Pour le critique sourcilleux, responsable d'une chronique intitulée De la Science-Fiction, ce serait un casus belli si l'intérêt des lettres ne primait sur son absence de dogme à propos du genre qu'il défend. Or, avec la parution du premier volume, les Grandes profondeurs, il est clair que le débat s'arrête au seuil de la qualité.

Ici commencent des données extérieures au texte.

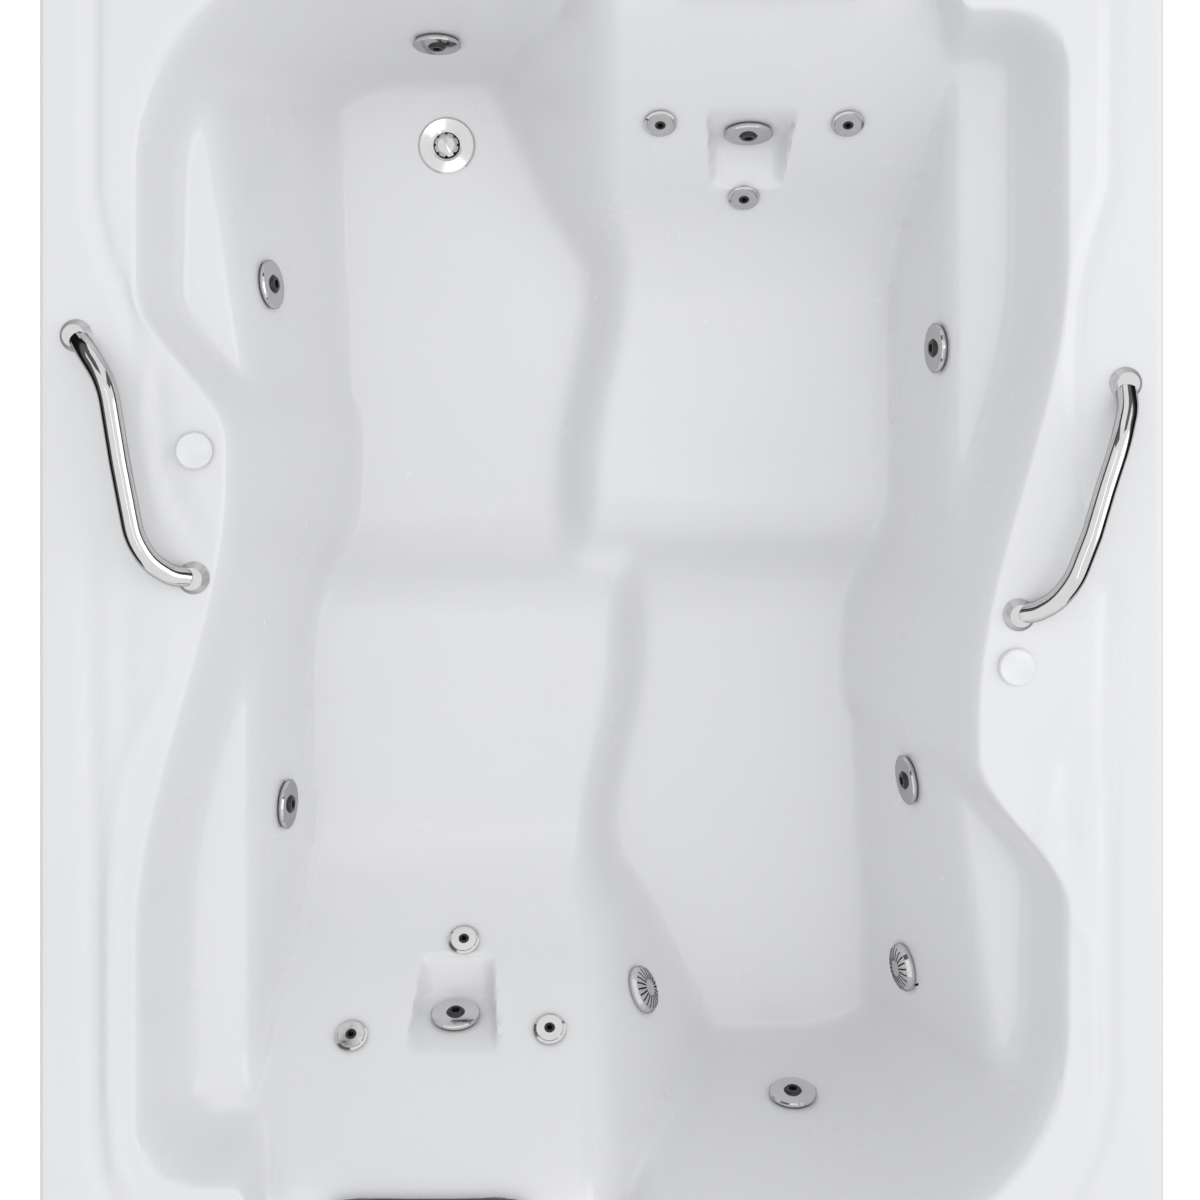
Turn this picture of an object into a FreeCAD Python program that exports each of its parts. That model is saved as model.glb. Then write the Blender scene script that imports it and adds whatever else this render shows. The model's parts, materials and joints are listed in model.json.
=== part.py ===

René Reouven, son auteur, habitué de "Présence du futur", spécialiste du Roman policier, ne pouvait être mieux choisi pour fusionner les trois genres en un volume, complétant la règle du mélange en réalisant un nouvel hybride où s'exprimerait l'“effet de rupture” souhaité par Jacques Chambon, le créateur de la collection.

Effet de rupture atténué par l'époque où se situe le roman, qui place rétrospectivement la situation dans le cadre du bouillonnement germinatif où s'épanouirent la SF, le Fantastique et le Policier ; dans cette fin du siècle dernier où apparurent les maîtres anglo-saxons : Wells, Conan Doyle, Stevenson, James, ou français, Verne, Maupassant qui croyaient plutôt passer à la postérité comme initiateurs d'une littérature novatrice en phase avec son temps que fondateurs des littératures dites “marginales”.

Avec un talent égal à celui de l'école revival dont j'évoquais les réussites dans ma précédente chronique, René Reouven parvient, dans les Grandes profondeurs, à retrouver l'essence même des composants alchimiques qui donnèrent naissance à la fiction spéculative : énigme, hypothèses, apparition de nouveaux mythes, dangers et vertus de la science et de l'imagination humaine, sens scrupuleux du développement logique, goût du mystère, brassages idéologiques, envolées lyriques, fatalité génétique, humour métaphysique.

Pour cela, Reouven applique à la légende de Jack l'éventreur les méthodes d'investigation de Sherlock Holmes.

Quid des recherches du célèbre savant William Crookes à propos du nouvel état de la matière qu'il croit avoir découvert, l'état “radiant” ? Une créature de cauchemar qui se développe à mesure qu'il s'interroge à son sujet. Le spiritisme et le docteur Freud viennent au secours du convecteur psychique qu'il vient de réaliser aux fins d'en prouver l'existence.

La subtile mise en place des éléments de référence scientifiques et littéraires aboutit au conditionnement progressif du lecteur, rêvant sous hypnose au siècle passé, siècle où l'idée prométhéenne de la découverte absolue rendait toutes choses possibles. « Par quelque paradoxale acrobatie de la machine, plus les visions venaient de loin dans le subconscient et plus elles étaient précises » remarque Crookes. Seul fait défaut à ce roman l'étourdissant sentiment de la modernité qui accompagne la découverte d'une œuvre majeure. Comme ces suits taillés à Londres dans le plus beau tissu par les artisans les plus compétents, les Grandes profondeurs procure la délicate satisfaction intellectuelle que rien n'en peut surpasser la coupe et la finition ; certains préfèrent porter du Jean Paul Gaultier.

Nous saurons avec l'Échange d'Alan Brennert, prochain titre à paraître, si l'originalité se joint à la qualité au sein d'une collection qu'il était nécessaire d'inventer.

Philippe Curval → Magazine littéraire, nº 292, octobre 1991

H.P. Lovecraft : les Mythes de Cthulhu

tome I de l'intégrale de l'œuvre, 1991

chronique par Philippe Curval, 1991

par ailleurs :

Puisque nous venons de parler des pères putatifs de "Présences", pourquoi ne pas saluer la parution du premier tome des œuvres complètes de Lovecraft, en "Bouquins". Le créateur des Grands Anciens, père de Cthulhu, a longtemps chuchoté dans les ténèbres. Durant sa courte vie, son œuvre n'a jamais dépassé le rayon des pulps dans les kiosques de gare. Mais, depuis cette époque, son œuvre a tracé sa sape dans les profondeurs. L'inconscient collectif moderne s'est approprié ses théories sur les origines. Le monument, déjà controversé dans sa forme par certains aficionados de Lovecraft, que Francis Lacassin vient d'élever à cet halluciné méconnu semble plus que légitime ; il est indispensable à la connaissance d'une littérature si protéiforme que personne ne peut en déterminer les limites : la Science-Fiction.